■ Data lines ■
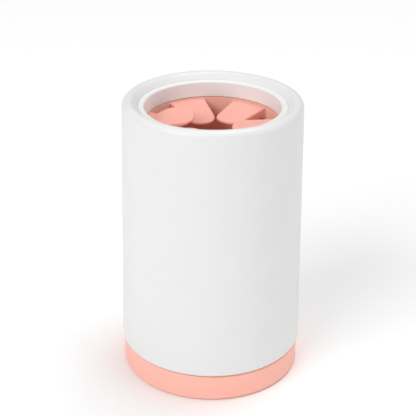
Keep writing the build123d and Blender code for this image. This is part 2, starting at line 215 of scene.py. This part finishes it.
def moulded_silicone(name, light, dark, roughness, subsurface, depth, velvet):
    """Compression-moulded silicone: dull, slightly cloudy, and light goes a little way in."""
    material = new_material(name)
    place = add_node(material, "ShaderNodeTexCoord").outputs["Object"]
    noise = "ShaderNodeTexNoise"
    grain = add_node(material, noise, Vector=place, Scale=1 / BLAST_GRAIN, Detail=4.0)
    cloud = add_node(material, noise, Vector=place, Scale=1 / SILICONE_CLOUD, Detail=2.0)
    tint = add_node(material, "ShaderNodeMix", {"data_type": "RGBA"}, Factor=cloud.outputs["Fac"])
    tint.inputs[6].default_value = colour(light)
    tint.inputs[7].default_value = colour(dark)
    gloss = add_node(
        material,
        "ShaderNodeMapRange",
        Value=grain.outputs["Fac"],
        To_Min=roughness - 0.07,
        To_Max=roughness + 0.07,
    )
    relief = add_node(
        material,
        "ShaderNodeBump",
        Strength=0.3,
        Distance=0.03 * MM,
        Height=grain.outputs["Fac"],
    )
    shader = add_node(
        material,
        "ShaderNodeBsdfPrincipled",
        {"subsurface_method": "RANDOM_WALK"},
        Base_Color=tint.outputs[2],
        Roughness=gloss.outputs["Result"],
        IOR=SILICONE_IOR,
        Subsurface_Weight=subsurface,
        Subsurface_Radius=(1.0, 0.35, 0.25),
        Subsurface_Scale=depth,
        Sheen_Weight=velvet,
        Sheen_Roughness=0.5,
        Normal=relief.outputs["Normal"],
    )
    add_node(material, "ShaderNodeOutputMaterial", Surface=shader.outputs["BSDF"])
    return material


coral_silicone = moulded_silicone(
    "coral matte silicone", "F3B0A2", "F1AA9B", 0.6, 0.5, 3.0 * MM, 0.1
)
# The rings' lighter tint is painted light that brightens the shaded wall behind the petals.
ring_silicone_painted_lighter = moulded_silicone(
    "coral ring silicone painted lighter against shade", "FFC3B4", "FFBDAD", 0.62, 0.35, 2.0 * MM, 0.15
)
seal_silicone = moulded_silicone(
    "milky seal silicone", "E3E3E0", "DADAD6", 0.5, 0.5, 1.5 * MM, 0.0
)
foot_silicone = moulded_silicone(
    "pale grey foot silicone", "CFCFCC", "C6C6C3", 0.65, 0.2, 1.0 * MM, 0.1
)
print("silicones:", coral_silicone.name, seal_silicone.name, foot_silicone.name, sep=", ")

# %% [markdown]
# ## Finishes for the pieces that are kept
# Most hidden pieces already have their true shape in the engineering model: the liner with
# its flanges and bayonet slots, the base with its ribs and hooks, and the seals. They only
# lack a finish. Each one gets the material that its record names, in its own slot. The petal
# rings are the exception: they get the silicone painted lighter to lift the shade on the wall
# behind the petals.

# %% Give the engineering pieces their finishes
FINISHES = {
    "white_abs": white_abs,
    "coral_abs": coral_abs,
    "coral_silicone": coral_silicone,
    "seal_silicone": seal_silicone,
    "foot_silicone": foot_silicone,
}
slot_of = {entry["node"]: entry["material_slot"] for entry in frame["record"]["subparts"]}
for name, node in frame["nodes"].items():
    node.data.materials.clear()
    # Petal rings take the lighter-painted silicone, which is painted light for the shaded wall behind the petals.
    tube = name.endswith("_petal_ring")
    node.data.materials.append(ring_silicone_painted_lighter if tube else FINISHES[slot_of[name]])
print("finished", len(frame["nodes"]), "engineering pieces")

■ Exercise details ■
Reproduce the listing above word for word.

■ Complete output ■
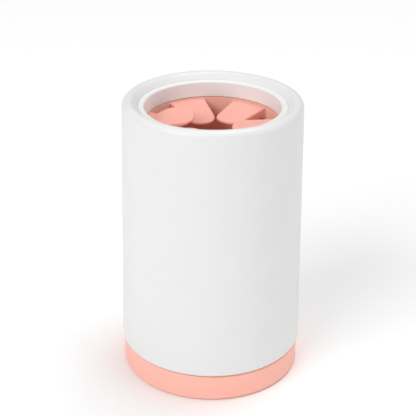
Keep writing the build123d and Blender code for this image. This is part 2, starting at line 215 of scene.py. This part finishes it.
def moulded_silicone(name, light, dark, roughness, subsurface, depth, velvet):
    """Compression-moulded silicone: dull, slightly cloudy, and light goes a little way in."""
    material = new_material(name)
    place = add_node(material, "ShaderNodeTexCoord").outputs["Object"]
    noise = "ShaderNodeTexNoise"
    grain = add_node(material, noise, Vector=place, Scale=1 / BLAST_GRAIN, Detail=4.0)
    cloud = add_node(material, noise, Vector=place, Scale=1 / SILICONE_CLOUD, Detail=2.0)
    tint = add_node(material, "ShaderNodeMix", {"data_type": "RGBA"}, Factor=cloud.outputs["Fac"])
    tint.inputs[6].default_value = colour(light)
    tint.inputs[7].default_value = colour(dark)
    gloss = add_node(
        material,
        "ShaderNodeMapRange",
        Value=grain.outputs["Fac"],
        To_Min=roughness - 0.07,
        To_Max=roughness + 0.07,
    )
    relief = add_node(
        material,
        "ShaderNodeBump",
        Strength=0.3,
        Distance=0.03 * MM,
        Height=grain.outputs["Fac"],
    )
    shader = add_node(
        material,
        "ShaderNodeBsdfPrincipled",
        {"subsurface_method": "RANDOM_WALK"},
        Base_Color=tint.outputs[2],
        Roughness=gloss.outputs["Result"],
        IOR=SILICONE_IOR,
        Subsurface_Weight=subsurface,
        Subsurface_Radius=(1.0, 0.35, 0.25),
        Subsurface_Scale=depth,
        Sheen_Weight=velvet,
        Sheen_Roughness=0.5,
        Normal=relief.outputs["Normal"],
    )
    add_node(material, "ShaderNodeOutputMaterial", Surface=shader.outputs["BSDF"])
    return material


coral_silicone = moulded_silicone(
    "coral matte silicone", "F3B0A2", "F1AA9B", 0.6, 0.5, 3.0 * MM, 0.1
)
# The rings' lighter tint is painted light that brightens the shaded wall behind the petals.
ring_silicone_painted_lighter = moulded_silicone(
    "coral ring silicone painted lighter against shade", "FFC3B4", "FFBDAD", 0.62, 0.35, 2.0 * MM, 0.15
)
seal_silicone = moulded_silicone(
    "milky seal silicone", "E3E3E0", "DADAD6", 0.5, 0.5, 1.5 * MM, 0.0
)
foot_silicone = moulded_silicone(
    "pale grey foot silicone", "CFCFCC", "C6C6C3", 0.65, 0.2, 1.0 * MM, 0.1
)
print("silicones:", coral_silicone.name, seal_silicone.name, foot_silicone.name, sep=", ")

# %% [markdown]
# ## Finishes for the pieces that are kept
# Most hidden pieces already have their true shape in the engineering model: the liner with
# its flanges and bayonet slots, the base with its ribs and hooks, and the seals. They only
# lack a finish. Each one gets the material that its record names, in its own slot. The petal
# rings are the exception: they get the silicone painted lighter to lift the shade on the wall
# behind the petals.

# %% Give the engineering pieces their finishes
FINISHES = {
    "white_abs": white_abs,
    "coral_abs": coral_abs,
    "coral_silicone": coral_silicone,
    "seal_silicone": seal_silicone,
    "foot_silicone": foot_silicone,
}
slot_of = {entry["node"]: entry["material_slot"] for entry in frame["record"]["subparts"]}
for name, node in frame["nodes"].items():
    node.data.materials.clear()
    # Petal rings take the lighter-painted silicone, which is painted light for the shaded wall behind the petals.
    tube = name.endswith("_petal_ring")
    node.data.materials.append(ring_silicone_painted_lighter if tube else FINISHES[slot_of[name]])
print("finished", len(frame["nodes"]), "engineering pieces")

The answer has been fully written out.